Financial Accounting Flashcards
To Study Financial Accounting
Financial vs Managerial Accounting
Financial Accounting: External reporting to investors and regulators; follows strict rules (GAAP/IFRS).
Managerial Accounting: Internal decision making; flexible reporting aids planning and control.
Importance of rules: Financial rules ensure consistency for external reporting; managerial rules provide flexibility for internal decisions and planning.
Business value and management decision making
Business value influences decision making by aligning actions with goals that enhance profitability or competitive advantage
Planning, Control, and Decision making functions
Planning sets objectives, control monitors performance against goals and decision making adjusts strategies based on outcomes.
Defining core values of an organization
Core values define organizational culture, guiding behaviors and decisions towards ethical and strategic consistency.
CMA and CFM designations by IMA
CMA (Certified management accountant) and CFM (Certified Financial Manager) designations validate expertise in financial management and accounting practices.
Operating, Capital, and Financing Budgets
Operating budgets forecast daily expenses, capital budgets plan investments, and financing budgets manage funding sources.
Comparing Costing Methods: Job Order, Process and ABC
Job order costing suits custom products, process costing fits mass production, and activity-based costing assigns costs based on activities
Absorption vs Direct Costing Techniques
Absorption costing allocates all manufacturing costs to units, while direct costing includes only direct costs, affecting profit reporting.

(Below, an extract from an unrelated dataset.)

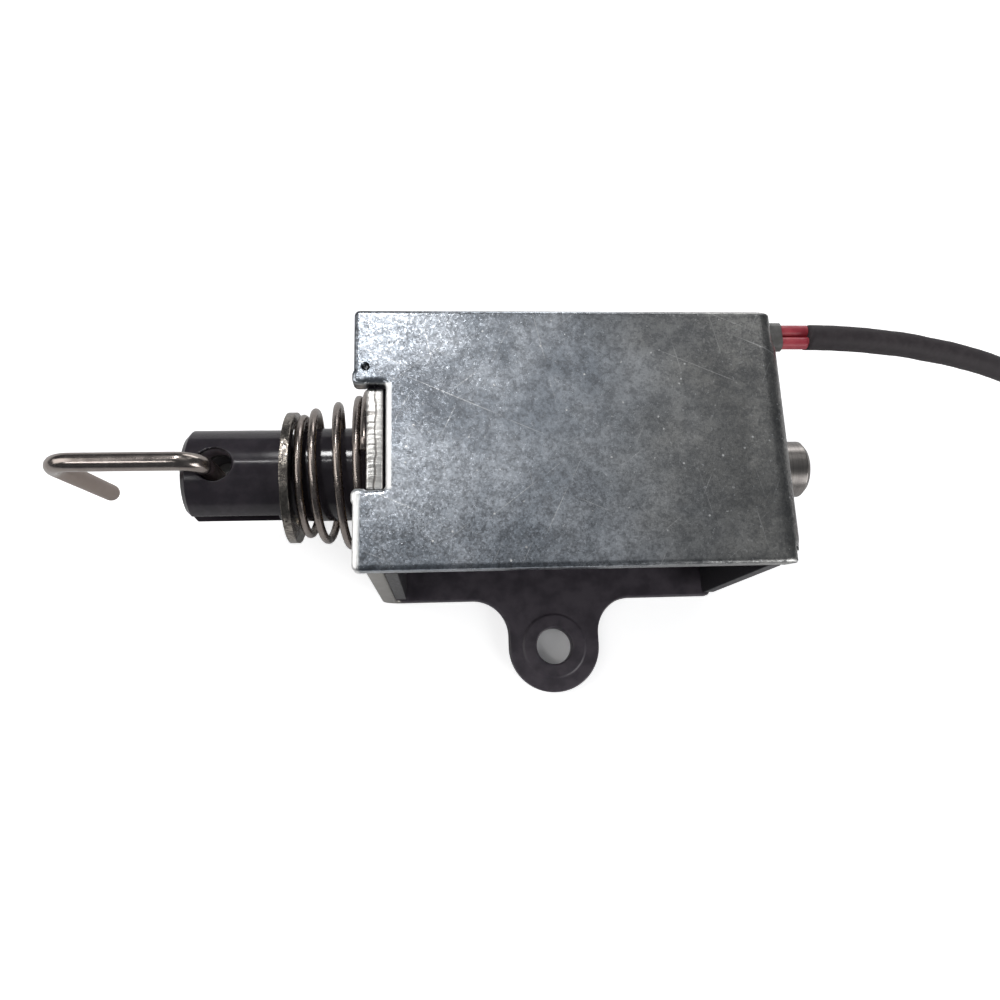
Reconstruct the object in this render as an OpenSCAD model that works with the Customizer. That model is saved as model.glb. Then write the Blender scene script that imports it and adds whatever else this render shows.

Innovations in product management and information systems
ERP integrates business processes, B2B facilitates online transactions, RFID tracks inventory, and M2M enables machine communication
Inventory management concepts: JIT and EOQ
JIT (Just in Time) minimizes inventory waste, while EOQ (Economic Order Quantity) optimizes ordering quantities to balance cost
Controller and CFO Job duties
Controllers manage financial reporting and compliance, while CFOs oversee financial strategy and risk management
Purpose of Setting Standards and Monitoring Deviations
Standards set benchmarks for performance, and monitoring deviations ensures alignment with goals and continuous improvement.
Balanced Scorecard
A balanced scorecard measures organizational performance across financial, customer, internal process, and learning/growth perspectives
Total Quality Management (TQM) and Theory Of Constraints
TQM focuses on continuous quality improvement, while TOC identifies and resolves bottlenecks to improve efficiency
Strategy, Positioning, and Budgets in planning
Strategy defines long-term goals, positioning shapes market identity,
Three costs incurred by a manufacturing concern
Manufacturing concerns typically incur direct materials, direct labor, and manufacturing overhead costs in their production processes
Direct vs Indirect Material
Direct labor involves employees directly involved in production (eg raw materials in a car), while indirect materials support production but are not easily traceable (lubricants)
Direct vs indirect labor
Direct labor involves employees directly involved in production (e.g assembly line workers), while indirect labor supports production indirectly (e.g, supervisors)
Costs in manufacturing overhead
Manufacturing overhead typically includes indirect materials, indirect labor, factory rent, utilities, depreciation, and other indirect costs not directly tied to specific units of production
Prime and Conversion Costs
Prime costs consist of direct materials and direct labor directly attributable to production. Conversion costs include direct labor and manufacturing overhead, representing the costs to convert raw materials into finished goods
Differentiate between variable cost, fixed cost, and mixed cost.
Variable costs change with production level, fixed costs remain constant regardless of production, and mixed costs contain both variable and fixed components.
Nature of variable costs (aggregate and per unit)
In aggregate, total variable costs increase with production volume. Per unit, variable costs remain constant regardless of production level.